**Description of the task:** Report, as a bare number, how many lines of the material below contain the word "parts".

**Provided material:**
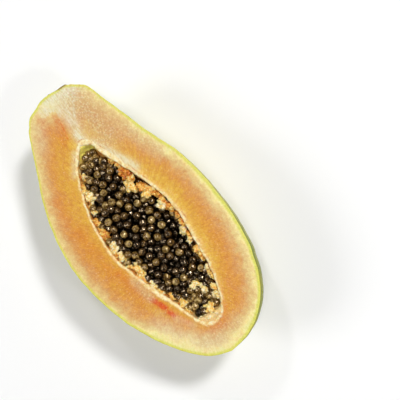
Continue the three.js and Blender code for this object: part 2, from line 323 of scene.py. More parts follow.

---

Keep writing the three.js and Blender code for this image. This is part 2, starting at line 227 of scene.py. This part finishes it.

==

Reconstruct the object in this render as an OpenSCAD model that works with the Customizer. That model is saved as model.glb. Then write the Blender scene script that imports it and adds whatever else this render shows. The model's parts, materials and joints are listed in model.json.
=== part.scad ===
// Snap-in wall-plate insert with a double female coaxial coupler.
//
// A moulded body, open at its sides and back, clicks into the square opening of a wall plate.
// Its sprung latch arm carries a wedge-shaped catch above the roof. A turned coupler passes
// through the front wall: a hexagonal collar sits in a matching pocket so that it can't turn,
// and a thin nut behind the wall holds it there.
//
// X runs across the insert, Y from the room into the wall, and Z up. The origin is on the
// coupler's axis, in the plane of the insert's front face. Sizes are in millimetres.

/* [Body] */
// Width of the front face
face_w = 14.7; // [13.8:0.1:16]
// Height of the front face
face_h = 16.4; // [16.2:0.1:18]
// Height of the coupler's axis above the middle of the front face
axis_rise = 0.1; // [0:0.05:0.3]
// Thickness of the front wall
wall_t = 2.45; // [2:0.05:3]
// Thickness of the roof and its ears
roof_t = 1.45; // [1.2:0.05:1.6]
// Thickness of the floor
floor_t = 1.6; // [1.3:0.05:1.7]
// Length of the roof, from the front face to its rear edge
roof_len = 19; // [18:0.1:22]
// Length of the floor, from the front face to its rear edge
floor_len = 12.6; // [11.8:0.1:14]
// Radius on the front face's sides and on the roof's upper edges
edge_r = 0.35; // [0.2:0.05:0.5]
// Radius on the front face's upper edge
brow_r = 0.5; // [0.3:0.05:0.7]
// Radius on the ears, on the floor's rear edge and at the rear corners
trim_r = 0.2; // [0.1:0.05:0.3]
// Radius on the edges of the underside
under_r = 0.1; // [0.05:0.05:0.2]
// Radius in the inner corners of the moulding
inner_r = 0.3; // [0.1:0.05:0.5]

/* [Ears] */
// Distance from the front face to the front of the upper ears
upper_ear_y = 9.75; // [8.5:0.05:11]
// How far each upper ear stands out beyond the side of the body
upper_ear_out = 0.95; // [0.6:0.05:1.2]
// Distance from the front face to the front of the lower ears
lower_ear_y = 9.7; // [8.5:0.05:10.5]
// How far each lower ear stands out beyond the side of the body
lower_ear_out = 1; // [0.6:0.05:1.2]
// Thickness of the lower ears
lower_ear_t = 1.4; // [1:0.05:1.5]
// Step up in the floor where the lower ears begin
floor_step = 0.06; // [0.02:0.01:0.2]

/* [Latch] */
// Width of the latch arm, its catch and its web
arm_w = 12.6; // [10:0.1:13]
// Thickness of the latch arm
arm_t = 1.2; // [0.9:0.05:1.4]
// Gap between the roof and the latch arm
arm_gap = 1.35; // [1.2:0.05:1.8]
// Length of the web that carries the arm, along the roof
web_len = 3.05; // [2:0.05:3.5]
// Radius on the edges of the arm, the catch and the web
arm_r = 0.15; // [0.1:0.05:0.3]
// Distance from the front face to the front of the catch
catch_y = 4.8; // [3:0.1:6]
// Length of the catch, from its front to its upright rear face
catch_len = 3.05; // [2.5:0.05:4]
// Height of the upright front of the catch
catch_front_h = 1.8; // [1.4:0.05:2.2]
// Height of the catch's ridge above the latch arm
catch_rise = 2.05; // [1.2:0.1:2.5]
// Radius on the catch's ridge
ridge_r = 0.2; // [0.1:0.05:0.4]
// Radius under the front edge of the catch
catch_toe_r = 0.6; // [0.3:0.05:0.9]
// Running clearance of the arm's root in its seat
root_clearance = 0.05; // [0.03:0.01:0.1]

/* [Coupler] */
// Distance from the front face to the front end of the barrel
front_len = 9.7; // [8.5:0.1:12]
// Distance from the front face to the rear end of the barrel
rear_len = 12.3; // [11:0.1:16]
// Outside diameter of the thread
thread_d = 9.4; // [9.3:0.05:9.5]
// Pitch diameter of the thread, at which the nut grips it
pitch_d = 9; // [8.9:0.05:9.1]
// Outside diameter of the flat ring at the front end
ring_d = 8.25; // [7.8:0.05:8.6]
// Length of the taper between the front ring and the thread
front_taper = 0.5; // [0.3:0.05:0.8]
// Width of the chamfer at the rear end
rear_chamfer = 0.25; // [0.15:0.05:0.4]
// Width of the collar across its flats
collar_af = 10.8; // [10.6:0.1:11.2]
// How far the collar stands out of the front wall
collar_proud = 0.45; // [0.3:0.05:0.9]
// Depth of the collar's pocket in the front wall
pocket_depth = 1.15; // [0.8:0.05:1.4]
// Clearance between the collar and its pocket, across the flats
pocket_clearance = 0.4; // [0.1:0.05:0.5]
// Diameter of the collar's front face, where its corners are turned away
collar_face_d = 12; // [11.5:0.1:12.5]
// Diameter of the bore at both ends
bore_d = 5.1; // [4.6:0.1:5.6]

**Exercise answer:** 2